Ant-Man and the Wasp: Quantumania is a competent Marvel movie. Yet it’s also chock-full of agitprop for woke sophisticates, making it hard to swallow. Worse, it’s hard to follow and its Quantum Realm setting turns into a hall-pass for cinematic hokum. What kind of hokum? Michelle Pfeiffer, age 64 and a mere 119 lbs, as an action star. That kind of hokum. Worse yet, the sublime Evangeline Lilly is largely wasted. Boo!

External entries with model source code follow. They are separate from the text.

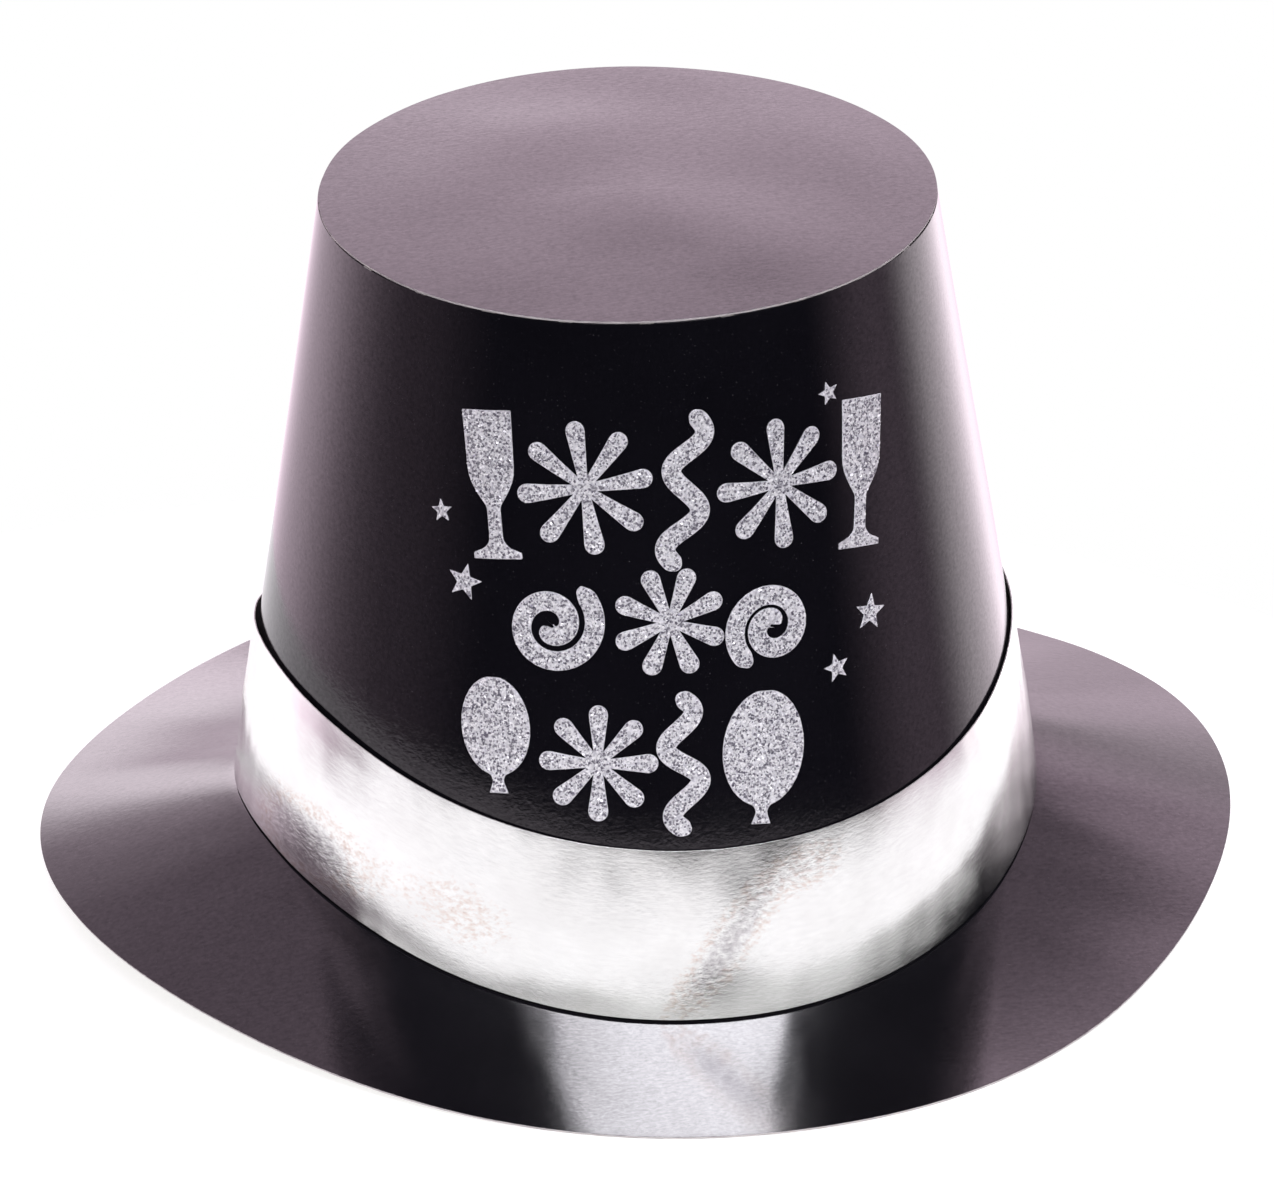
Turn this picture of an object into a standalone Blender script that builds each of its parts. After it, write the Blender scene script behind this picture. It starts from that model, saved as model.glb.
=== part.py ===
"""New year party hat made of card: a tapered crown, a flat top, a saddle-shaped brim,
a foil band and a glitter print.

Units are metres. +Z is up, the wearer looks along -Y and the origin is the centre of the
hat's footprint, on the surface that the brim's edge rests on. Angles run round the crown
from the front, towards +X.
"""
import math

import bmesh
import bpy

MM = 0.001

# Crown: a rolled card cone. Heights are measured from the mean plane of its lower edge.
BASE_RADIUS = 92.0 * MM
TOP_RADIUS = 69.5 * MM
CROWN_HEIGHT = 151.5 * MM
CARD = 0.5 * MM

# The crown's lower edge is cut in a wave: low at front and back, high at the sides.
EDGE_WAVE = 10.0 * MM
EDGE_WAVE_FINE = 0.75 * MM

# Brim: its width and its slope, in degrees, vary round the hat.
BRIM_WIDTH = 47.4 * MM
BRIM_WIDTH_WAVE = 3.0 * MM
BRIM_WIDTH_WAVE_FINE = 3.1 * MM
BRIM_SLOPE = -9.0
BRIM_SLOPE_WAVE = 6.6
BRIM_SLOPE_WAVE_FINE = 0.8

# Foil band: it sits on the brim and stands off the crown at its upper edge.
BAND_WIDTH = 39.5 * MM
BAND_CARD = 0.3 * MM
BAND_STANDOFF = 0.9 * MM
BAND_STANDOFF_WAVE = 0.4 * MM

# Folded tabs and lapped seams.
TOP_TAB = 11.0 * MM
BRIM_TAB = 8.0 * MM
SEAM_ANGLE = 172.0
TAPE_MARGIN = 2.0 * MM
BRIM_GLUE_HEIGHT = 5.0 * MM

# Clearances: between touching pieces, and the glue that fills a joint.
GAP = 0.3 * MM
GLUE = 0.3 * MM
JOINT_SPACE = GAP + GLUE + GAP

# Print: the artwork is drawn 100 units tall and scaled to the bare wall.
PRINT_ANGLE = -8.0
PRINT_MARGIN_TOP = 19.0 * MM
PRINT_MARGIN_BOTTOM = 2.5 * MM
PRINT_THICKNESS = 0.3 * MM
STROKE = 5.6
STAR_WAIST = 0.42

# Facets.
COLUMNS = 96
COLUMN_ANGLE = 360.0 / COLUMNS
TAB_PITCH = 4
LAP_COLUMNS = 3
BLEND_COLUMNS = 8


# ---------------------------------------------------------------- shared shape

def edge_height(angle):
    """Height of the crown's lower edge."""
    turn = math.radians(angle)
    return -EDGE_WAVE * math.cos(2 * turn) + EDGE_WAVE_FINE * math.cos(4 * turn)


def crown_radius(height):
    """Radius of the crown's outer face."""
    return BASE_RADIUS + (TOP_RADIUS - BASE_RADIUS) * height / CROWN_HEIGHT


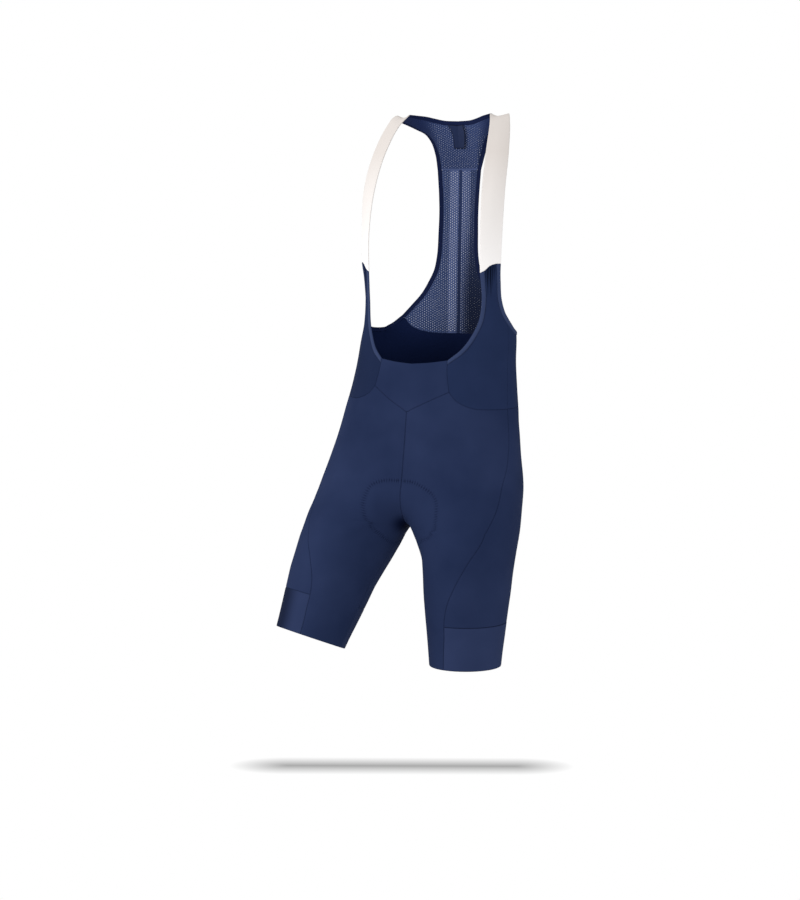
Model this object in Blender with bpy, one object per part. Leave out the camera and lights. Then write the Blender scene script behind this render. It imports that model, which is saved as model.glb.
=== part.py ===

That Ant-Man 3 is competent Marvel is more than can be said about many Biden-era Marvel movies. This one features several classic elements that make Marvel movies marvelous, including major family issues, humor that’s actually funny, big stars with big scenes in a big movie, and plenty of engaging backstory. So, buying a ticket isn’t a waste of money, notwithstanding the movie being an offensive mess.
Paul Rudd as Scott Lang / Ant-Man is a master of self-deprecation.
Evangeline Lilly as Hope Van Dyne / The Wasp is curiously wan and not given nearly enough screen time.
Michael Douglas as Dr. Hank Pym still got it.
Michelle Pfeiffer as Janet Van Dyne isn’t a credible action star.
Jonathan Majors as Kang The Conqueror is a deeply centered villain. Bravo!
Kathryn Newton as Cassie Lang: A star is born? Not sure.
Bill Murray as Lord Krylar is a master of mugging.
Most of Ant-Man and the Wasp: Quantumania takes place in the “quantum realm”, giving the filmmakers a hall-pass from reality. They didn’t use it to best effects, distinctly worse than did those behind Thor – The Dark World, to pick a Marvel movie that made its off-Earth setting work consistently well.
Marvel cinematic fantasy aside, Ant-Man 3 is distinguished by its casual woke-ism. Police are the bad guys because disallowing homeless camps is now woke verboten. Plus, Ant-Man Sr. says “Socialism gets a bad rap and all, but look at ants.” That’s it then, we should all just be ants. It’s how the Left sees us anyway.